Shared logistics is about more than just cost saving. It can reduce costs, but also increase the number of delivery slots available – alleviating pressures during peak times – and help the environment. It should mean fewer half-empty vehicles travelling similar routes at the same time. People are enjoying the fact that the skies are clearer now that there are fewer vehicles on the road – and it must be helpful to see in plain sight the impact that certain measures have on air quality.

Often what consumers really care about is not who can deliver a product today or tomorrow, but actually who can deliver it at a time and in a way that is convenient for them. The convenience of having personalised options – backed up by dynamic communication and data – seems like a bit of a novelty right now. But the number of retailers looking at more creative ways of working with third parties, using technology and improving last-mile logistics shows that this is the direction of travel.

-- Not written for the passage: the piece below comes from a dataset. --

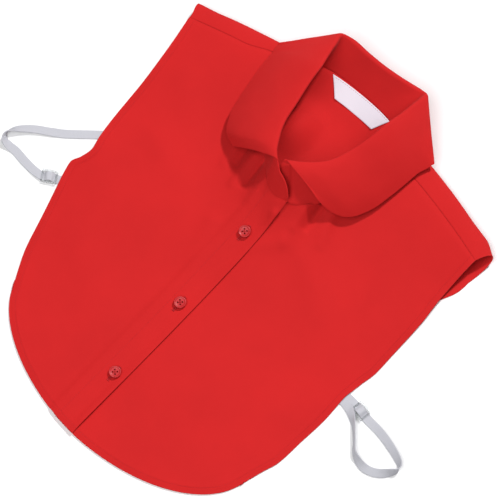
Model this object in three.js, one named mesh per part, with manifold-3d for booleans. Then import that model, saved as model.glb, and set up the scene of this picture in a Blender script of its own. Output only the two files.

The road to greater collaboration will not be without its challenges. Consideration will need to be given to fleet, data and technology and competition law. Some products need to be transported in specific conditions, such as fresh and frozen food. Accurate data, data sharing and supply chain visibility is essential to making this work well enough to meet everyone’s expectations.

Retailers will inevitably want the comfort of knowing that any discussion or co-operation falls within the confines of recent guidance issued by the Competition & Markets Authority, and indeed what type of collaboration might go too far. In this regard, the CMA has also indicated some willingness to engage positively with businesses on these issues at the moment.

Greater collaboration has to be a part of the solution to improving the food supply chain. An interesting consequence of shared networks could be that distribution becomes less of a differentiator – allowing retailers to concentrate and compete more on product and price.